Mi cuerpo se queja con razón, desde hace días surgió un imponderable que le obliga a estar el domingo por la tarde en Igualada, y el lunes a mediodía en Madrid, y ahora, con la expectativa del tiempo corriendo tras el trasero de uno, no sé por qué el camino ha perdido algo de la gratuidad con que suelo encontrármelo. No se puede caminar estando pendiente de la hora o de los kilómetros, hacer esto no es caminar, es otra cosa. De todos modos anoche lo tendí en un lugar muy bonito, bajo una higuera, la espalda contra el macuto y el muro y le di un poco de conversación, le enseñé el valle, las estrellas, le conté que la luna saldría un poco después de que se durmiera, pero que cuando se despertara por la noche a beber un poco de agua o para cambiar de posición estaría ahí encima, delante de nosotros en mitad del cielo; le dije que se acordara de mirarla, de recordar así que esto no era una carrera sino una reunión con los amigos de siempre, luna, cielo, tierra, bosques, montañas. En fin, le animé para que dejara a un lado las preocupaciones, durmiera bien y estuviera a las cinco de la mañana con una disposición más animosa. Y parece que me hizo caso. Realmente era hermoso el lugar, me dije cuando me desperté con la luna enfrente asomando por debajo de las hojas de la higuera. El valle dormía bajo la tenue gasa de luz lunar. A lo lejos barrían la carretera los faros de algún automóvil, ladraba algún perro.

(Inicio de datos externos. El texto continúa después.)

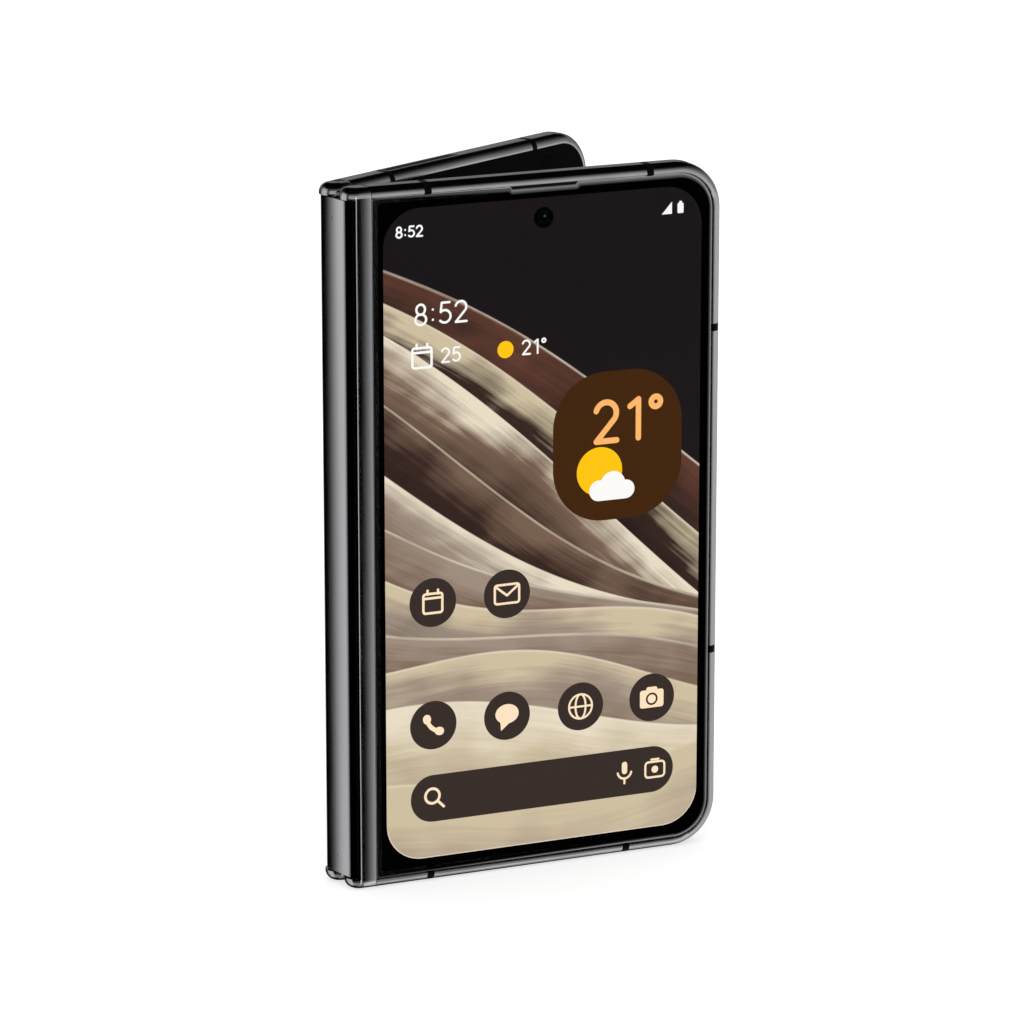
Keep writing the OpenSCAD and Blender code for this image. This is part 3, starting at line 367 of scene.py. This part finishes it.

Pasamos casi a oscuras por Lilla; a Prenafeta lo dejamos a un lado tomando una variante que acorta un gran rodeo; y ahora, desayunados, aligerados de peso, ya que en el macuto sólo quedan dos lonchas de jamón, un poco de pan y una pizca de agua, vamos a darle el estirón, a ver si llegamos a comer a Villespinosa sin demasiado calor.

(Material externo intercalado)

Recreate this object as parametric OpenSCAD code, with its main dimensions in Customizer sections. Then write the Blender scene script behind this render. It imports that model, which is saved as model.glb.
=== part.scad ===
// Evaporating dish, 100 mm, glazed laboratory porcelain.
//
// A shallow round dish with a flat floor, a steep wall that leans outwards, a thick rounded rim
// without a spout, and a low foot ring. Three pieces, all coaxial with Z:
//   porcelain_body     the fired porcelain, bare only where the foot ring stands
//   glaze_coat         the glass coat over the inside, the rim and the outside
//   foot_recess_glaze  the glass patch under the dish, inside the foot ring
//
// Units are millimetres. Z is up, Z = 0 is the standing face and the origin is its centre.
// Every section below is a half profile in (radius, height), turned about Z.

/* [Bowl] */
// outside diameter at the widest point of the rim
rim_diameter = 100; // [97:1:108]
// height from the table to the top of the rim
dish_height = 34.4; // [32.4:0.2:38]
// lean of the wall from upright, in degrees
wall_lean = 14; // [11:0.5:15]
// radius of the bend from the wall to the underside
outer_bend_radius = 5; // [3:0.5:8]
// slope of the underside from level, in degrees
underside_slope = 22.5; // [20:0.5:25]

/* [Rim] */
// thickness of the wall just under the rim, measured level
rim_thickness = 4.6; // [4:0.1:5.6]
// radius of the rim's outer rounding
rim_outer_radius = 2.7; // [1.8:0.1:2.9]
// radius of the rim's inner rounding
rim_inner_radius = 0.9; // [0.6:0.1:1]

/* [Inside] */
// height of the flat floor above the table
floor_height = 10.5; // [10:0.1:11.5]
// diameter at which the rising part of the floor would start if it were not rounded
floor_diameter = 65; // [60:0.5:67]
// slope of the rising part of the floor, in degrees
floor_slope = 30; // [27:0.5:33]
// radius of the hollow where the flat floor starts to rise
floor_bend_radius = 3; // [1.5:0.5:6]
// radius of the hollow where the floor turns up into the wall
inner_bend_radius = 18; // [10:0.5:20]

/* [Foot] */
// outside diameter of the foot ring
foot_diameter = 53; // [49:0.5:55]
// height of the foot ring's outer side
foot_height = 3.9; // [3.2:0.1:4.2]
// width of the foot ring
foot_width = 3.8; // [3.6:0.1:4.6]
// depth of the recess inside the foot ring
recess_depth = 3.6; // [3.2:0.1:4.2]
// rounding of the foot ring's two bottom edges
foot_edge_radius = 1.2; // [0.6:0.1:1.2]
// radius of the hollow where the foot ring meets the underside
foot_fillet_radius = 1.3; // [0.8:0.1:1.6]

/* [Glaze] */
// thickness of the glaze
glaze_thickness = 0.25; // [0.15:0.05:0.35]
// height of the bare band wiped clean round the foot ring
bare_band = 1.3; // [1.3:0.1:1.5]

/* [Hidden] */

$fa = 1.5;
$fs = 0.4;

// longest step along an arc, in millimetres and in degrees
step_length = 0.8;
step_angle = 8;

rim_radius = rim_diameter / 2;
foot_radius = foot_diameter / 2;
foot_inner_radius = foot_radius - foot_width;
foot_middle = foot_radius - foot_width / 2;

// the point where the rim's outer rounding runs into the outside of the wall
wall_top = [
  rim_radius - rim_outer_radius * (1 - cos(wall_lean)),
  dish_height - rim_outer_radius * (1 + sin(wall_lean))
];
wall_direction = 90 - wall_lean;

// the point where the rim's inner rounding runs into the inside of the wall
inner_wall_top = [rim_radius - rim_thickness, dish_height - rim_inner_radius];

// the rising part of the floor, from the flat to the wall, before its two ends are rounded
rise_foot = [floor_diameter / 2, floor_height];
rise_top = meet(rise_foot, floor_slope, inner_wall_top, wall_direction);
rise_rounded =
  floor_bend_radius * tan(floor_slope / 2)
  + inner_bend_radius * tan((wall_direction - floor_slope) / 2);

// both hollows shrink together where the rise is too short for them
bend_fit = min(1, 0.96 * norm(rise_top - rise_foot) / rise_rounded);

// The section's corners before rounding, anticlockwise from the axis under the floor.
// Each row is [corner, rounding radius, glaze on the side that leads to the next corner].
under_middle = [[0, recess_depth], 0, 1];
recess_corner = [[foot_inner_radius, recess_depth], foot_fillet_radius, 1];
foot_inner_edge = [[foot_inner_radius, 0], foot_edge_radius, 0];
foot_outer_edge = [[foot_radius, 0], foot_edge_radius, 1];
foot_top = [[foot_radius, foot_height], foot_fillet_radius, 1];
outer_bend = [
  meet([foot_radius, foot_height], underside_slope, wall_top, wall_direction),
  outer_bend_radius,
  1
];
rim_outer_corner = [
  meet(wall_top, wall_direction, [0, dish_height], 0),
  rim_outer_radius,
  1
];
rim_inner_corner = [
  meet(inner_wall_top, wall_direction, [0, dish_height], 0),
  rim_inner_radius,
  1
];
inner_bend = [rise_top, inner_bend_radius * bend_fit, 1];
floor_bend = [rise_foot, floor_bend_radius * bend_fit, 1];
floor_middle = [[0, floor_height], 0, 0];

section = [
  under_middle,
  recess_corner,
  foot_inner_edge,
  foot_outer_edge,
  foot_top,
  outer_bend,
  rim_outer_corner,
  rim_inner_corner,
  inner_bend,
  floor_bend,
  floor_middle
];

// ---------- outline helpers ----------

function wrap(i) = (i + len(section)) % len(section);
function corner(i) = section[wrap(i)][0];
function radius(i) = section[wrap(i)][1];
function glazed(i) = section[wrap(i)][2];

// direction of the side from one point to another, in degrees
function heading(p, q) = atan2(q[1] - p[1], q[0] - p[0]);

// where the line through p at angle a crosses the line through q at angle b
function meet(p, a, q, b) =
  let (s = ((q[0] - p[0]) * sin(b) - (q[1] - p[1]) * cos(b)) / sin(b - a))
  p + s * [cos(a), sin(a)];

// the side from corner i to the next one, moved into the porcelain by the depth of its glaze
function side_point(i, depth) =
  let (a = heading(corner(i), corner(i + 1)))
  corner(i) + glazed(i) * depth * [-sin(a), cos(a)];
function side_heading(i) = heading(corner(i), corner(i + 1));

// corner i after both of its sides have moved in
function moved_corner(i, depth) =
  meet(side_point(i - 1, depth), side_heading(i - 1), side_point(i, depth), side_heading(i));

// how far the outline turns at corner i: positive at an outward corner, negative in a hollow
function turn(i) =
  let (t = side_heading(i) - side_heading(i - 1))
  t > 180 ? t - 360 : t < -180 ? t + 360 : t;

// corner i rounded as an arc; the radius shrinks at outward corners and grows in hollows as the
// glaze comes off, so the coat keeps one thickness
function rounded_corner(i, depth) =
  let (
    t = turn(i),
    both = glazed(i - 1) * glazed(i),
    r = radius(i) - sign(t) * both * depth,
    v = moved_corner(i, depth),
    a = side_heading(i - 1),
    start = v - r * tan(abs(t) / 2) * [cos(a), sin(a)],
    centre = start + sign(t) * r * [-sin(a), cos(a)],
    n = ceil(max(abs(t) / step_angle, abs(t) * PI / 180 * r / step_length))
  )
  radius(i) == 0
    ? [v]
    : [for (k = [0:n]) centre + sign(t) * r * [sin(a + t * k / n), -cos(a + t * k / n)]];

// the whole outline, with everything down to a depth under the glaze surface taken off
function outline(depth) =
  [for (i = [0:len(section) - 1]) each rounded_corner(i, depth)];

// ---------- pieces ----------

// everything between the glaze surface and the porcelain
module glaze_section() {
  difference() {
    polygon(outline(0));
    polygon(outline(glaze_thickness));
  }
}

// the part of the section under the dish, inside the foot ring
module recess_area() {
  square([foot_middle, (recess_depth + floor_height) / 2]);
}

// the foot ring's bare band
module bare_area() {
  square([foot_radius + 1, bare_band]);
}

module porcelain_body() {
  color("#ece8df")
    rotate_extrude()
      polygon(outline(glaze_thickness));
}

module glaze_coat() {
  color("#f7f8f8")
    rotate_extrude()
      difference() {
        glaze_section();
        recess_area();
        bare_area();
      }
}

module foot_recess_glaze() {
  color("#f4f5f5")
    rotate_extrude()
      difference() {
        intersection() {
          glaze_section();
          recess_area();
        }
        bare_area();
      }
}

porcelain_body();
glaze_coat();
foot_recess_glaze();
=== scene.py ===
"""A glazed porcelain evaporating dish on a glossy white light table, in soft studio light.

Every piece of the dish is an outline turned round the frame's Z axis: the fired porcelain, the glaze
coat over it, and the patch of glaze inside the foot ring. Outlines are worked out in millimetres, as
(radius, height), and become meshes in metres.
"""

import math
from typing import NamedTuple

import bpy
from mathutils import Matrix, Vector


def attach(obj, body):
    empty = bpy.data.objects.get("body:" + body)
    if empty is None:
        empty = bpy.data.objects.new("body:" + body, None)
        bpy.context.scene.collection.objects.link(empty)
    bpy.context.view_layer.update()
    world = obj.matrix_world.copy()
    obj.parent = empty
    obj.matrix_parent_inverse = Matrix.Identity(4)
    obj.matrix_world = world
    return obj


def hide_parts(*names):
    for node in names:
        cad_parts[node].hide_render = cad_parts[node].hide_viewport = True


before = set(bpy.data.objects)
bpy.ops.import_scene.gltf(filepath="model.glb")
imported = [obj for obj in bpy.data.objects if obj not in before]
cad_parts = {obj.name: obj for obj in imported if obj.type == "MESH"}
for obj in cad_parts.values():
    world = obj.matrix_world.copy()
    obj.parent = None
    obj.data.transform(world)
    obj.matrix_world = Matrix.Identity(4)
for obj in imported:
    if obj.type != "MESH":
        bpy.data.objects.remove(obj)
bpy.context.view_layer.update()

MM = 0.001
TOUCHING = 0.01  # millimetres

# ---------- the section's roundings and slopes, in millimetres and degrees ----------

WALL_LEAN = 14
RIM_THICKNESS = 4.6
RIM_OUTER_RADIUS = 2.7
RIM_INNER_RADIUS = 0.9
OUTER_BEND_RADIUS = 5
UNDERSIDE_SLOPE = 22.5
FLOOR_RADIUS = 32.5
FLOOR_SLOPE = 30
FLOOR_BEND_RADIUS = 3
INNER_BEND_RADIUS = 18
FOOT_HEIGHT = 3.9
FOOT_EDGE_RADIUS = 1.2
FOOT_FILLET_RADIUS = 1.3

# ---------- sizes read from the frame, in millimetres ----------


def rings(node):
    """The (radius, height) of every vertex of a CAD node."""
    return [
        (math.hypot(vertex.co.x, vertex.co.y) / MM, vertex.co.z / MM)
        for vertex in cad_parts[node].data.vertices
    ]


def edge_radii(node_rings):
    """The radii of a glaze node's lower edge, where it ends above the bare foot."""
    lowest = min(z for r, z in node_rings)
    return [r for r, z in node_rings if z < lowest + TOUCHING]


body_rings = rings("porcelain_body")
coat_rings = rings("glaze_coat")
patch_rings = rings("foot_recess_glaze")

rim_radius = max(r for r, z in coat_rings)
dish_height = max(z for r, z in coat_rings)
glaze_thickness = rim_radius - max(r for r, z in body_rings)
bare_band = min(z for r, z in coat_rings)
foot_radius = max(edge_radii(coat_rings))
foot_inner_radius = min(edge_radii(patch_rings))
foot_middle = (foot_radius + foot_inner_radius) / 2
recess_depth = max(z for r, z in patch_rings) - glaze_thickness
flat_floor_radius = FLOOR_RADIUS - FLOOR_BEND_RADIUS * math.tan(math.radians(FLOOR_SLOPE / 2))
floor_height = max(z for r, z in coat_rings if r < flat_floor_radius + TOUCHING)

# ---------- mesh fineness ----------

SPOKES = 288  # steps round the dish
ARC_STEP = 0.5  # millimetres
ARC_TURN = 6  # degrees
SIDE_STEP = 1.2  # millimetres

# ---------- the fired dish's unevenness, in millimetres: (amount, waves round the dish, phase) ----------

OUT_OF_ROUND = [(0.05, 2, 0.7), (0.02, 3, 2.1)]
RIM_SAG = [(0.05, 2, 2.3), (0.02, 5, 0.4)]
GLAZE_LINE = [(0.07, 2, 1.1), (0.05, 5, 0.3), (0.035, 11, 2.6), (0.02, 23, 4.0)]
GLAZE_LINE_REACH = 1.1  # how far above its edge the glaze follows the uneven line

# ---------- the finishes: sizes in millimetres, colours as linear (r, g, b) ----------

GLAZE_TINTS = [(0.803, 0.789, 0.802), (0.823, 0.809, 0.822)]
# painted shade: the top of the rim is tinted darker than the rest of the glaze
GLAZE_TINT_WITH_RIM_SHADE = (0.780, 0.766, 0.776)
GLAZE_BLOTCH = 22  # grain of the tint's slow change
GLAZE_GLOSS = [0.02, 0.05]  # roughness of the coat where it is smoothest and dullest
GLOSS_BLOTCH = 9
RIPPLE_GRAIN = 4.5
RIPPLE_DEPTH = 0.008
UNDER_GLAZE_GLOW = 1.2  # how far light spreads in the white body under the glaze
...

Mi cuerpo debió de agradecer la perspectiva del aquel yantar de la señora de Villaespinosa; sin embargo, lo más curioso es que metí la comida en el macuto, me puse en marcha de nuevo bajo el sol, una cuesta que subía monte arriba hacia el noreste, y no dijo ni mu. Otra vez estábamos él y yo en armonía, él contento, yo admirado de su fuerza. Eché cuentas: cinco y media a dos, menos media hora del desayuno, eran ocho horas sin parar. Bravo, mi chico. Y nada, como le veía tan bien, pues adelante, hasta que encontremos una buena sombra, un buen prado, lo que no sucedió hasta que avistamos Pontils. Eugenio Trías había recién terminado con los capítulos de Bruckner y Mahler. Eran más de las tres de la tarde. La hora de dar cuenta de las rebanadas de pan de la señora, de su lata de atún, y de un par de lonchas de jamón que me quedaban. A ello le podré añadir un buén tazón de café con leche.

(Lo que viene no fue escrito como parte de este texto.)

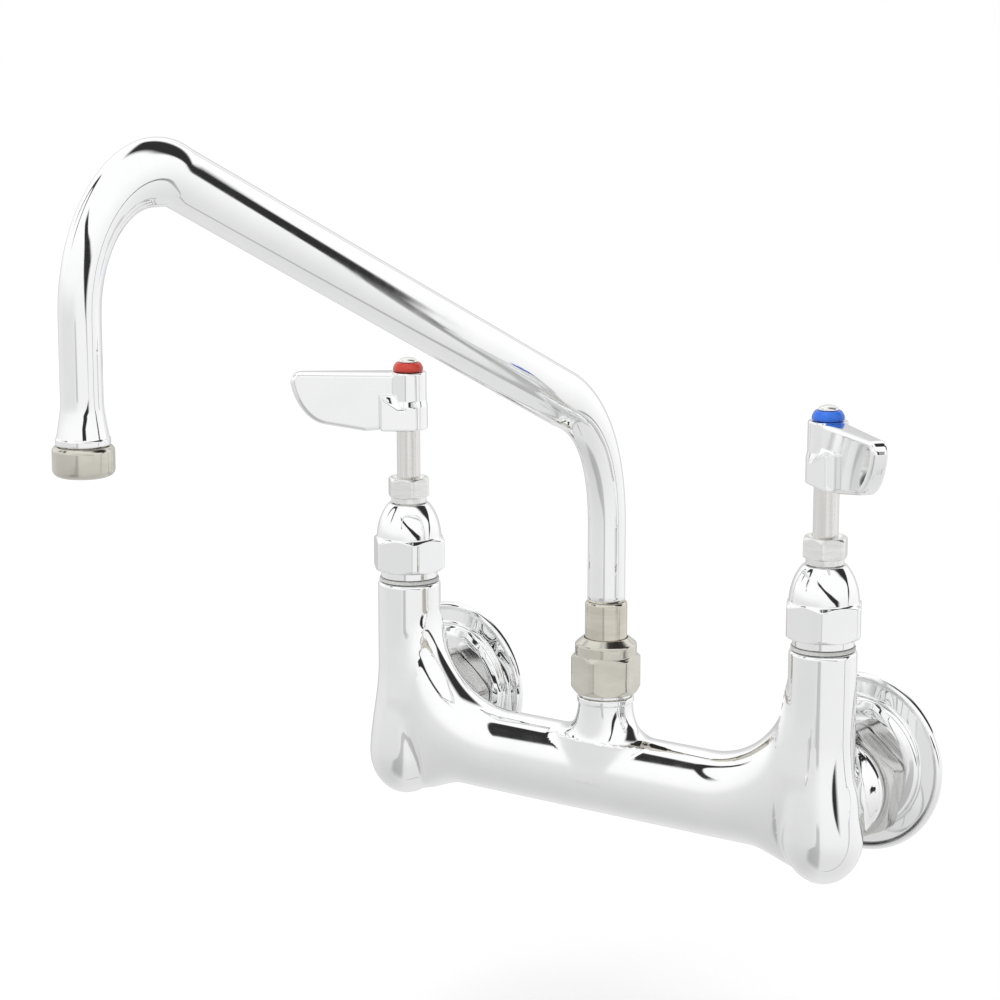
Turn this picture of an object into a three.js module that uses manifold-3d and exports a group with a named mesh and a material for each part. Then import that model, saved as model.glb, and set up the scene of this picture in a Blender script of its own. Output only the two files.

Bueno, pues llegué a Pontils y naturalmente no había tampoco nada de nada; sólo me quedaba Bellprat, donde la señora que atendió a mis necesidades alimentarias me dijo que allí encontraría tienda y bar. Así que con la hora que se me echaba encima, y más por una razón bastante prosaica, y es que las pilas del gps estaban a punto de pasar a mejor vida. Y esa sí que podía ser gorda, porque mapa no llevo más que en el portátil. Así que apreté lo que pude con la idea de llegar a las ocho al pueblo. A unos cientos de metros me encuentro una pareja, no, nada, nada de nada tampoco; el pueblo está que se cae, aunque por el aspecto de alguna casa aislada parece que lo están levantando poco a poco. Me indican donde está la fuente. Esta noche me toca ayunar. Resignado tomo la pista adelante siguiendo las indicaciones del GR-7 y voy pensando en lo que me queda, tres rebanadas de pan de molde y un poco leche, eso es todo. Cuando la noche se está viniendo encima mi cuerpo me da un golpecito en el hombro y me dice que observe la aparición que se ha producido junto al camino, unos racimos de frutos negros cuelgan de las zarzamoras. Es una buena noticia, me convierto en un recolector del Neandertal por un buen rato; las moras directamente a la boca, estamos a principio de temporada pero ya va habiendo algunas maduras. Me lleva su tiempo la tarea, hasta que se hace de noche; algo ha satisfecho mi apetito. Vuelvo a echar cuentas, ahora de los kilómetros; la falta de aprovisionamiento por el camino, pueblos todos ellos tan grandes o más que otros que tenían de todo, me han obligado a hacer una jornada de cincuenta kilómetros. Y nada, aquí estamos mi cuerpo y yo más contentos que unas pascuas disfrutando de un ligero vientecillo, de las estrellas, del silencio, de los grillos grilleando en la hondonada. No va a pasar nada porque esta noche ayunemos un poco; mañana nos desquitaremos. Los tres cuartos de luna que corresponden a la noche de hoy, ya están sobre la líneas de los árboles iluminando mi vivac.